Native title popped up and was going to bring an end to the industry too.

It was not fun, but miners got through it and there have been some very interesting, positive agreements coming out of this area.

So will the carbon tax bring an end to the music or will something spring up to save the day?

My money is on the latter, because one thing Australia is blessed with, along with its mineral wealth, is a vibrant, innovative supply sector.

Australia has some of the best research institutions in the business when it comes to solving mining problems.

These researchers already have been looking at the problems of operating under a regime where a company’s carbon footprint is taken into account.

Lycopodium, for example, has an answer to the generation issues that will affect many mines, particularly the remote ones.

It has a solar power technology that effectively allows for cost effective storage of solar energy.

In very crude terms it involves mirrors concentrating the sun’s rays to a collector.
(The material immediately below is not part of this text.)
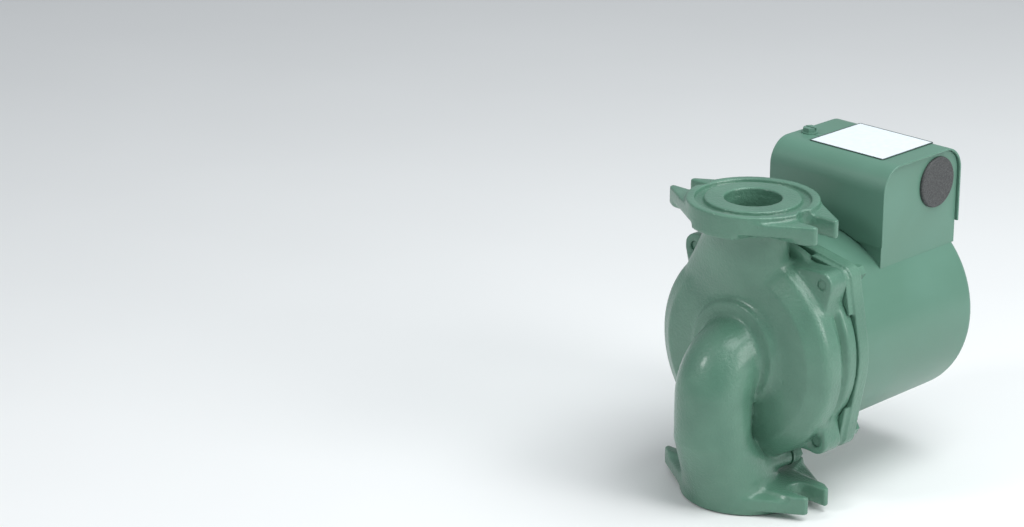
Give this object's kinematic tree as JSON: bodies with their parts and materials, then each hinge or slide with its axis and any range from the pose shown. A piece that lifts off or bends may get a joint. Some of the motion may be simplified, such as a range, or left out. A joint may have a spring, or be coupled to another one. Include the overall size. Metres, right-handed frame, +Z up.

In this collector is either ammonia or a special type of salt.

In one version the sun’s energy breaks the ammonia down into its nitrogen and hydrogen components. In the other it melts the salt.

At the same time the sun’s energy is also generating electricity that is driving equipment on the mine such as mills.

When the sun sets, the nitrogen and hydrogen is allowed to come back together. This releases energy that is converted into electricity to provide the night time power.

With the salt version, the energy released as the salt changes state from liquid to solid does the same thing.

Mineral processors such as Gekko Systems are finding ways to get more bang for each joule of mineral processing energy.

There are many other examples out there.

So as the miners looking at the looming tax and cry out “Who’s gonna save us?” the answer may well be provided from within these shores.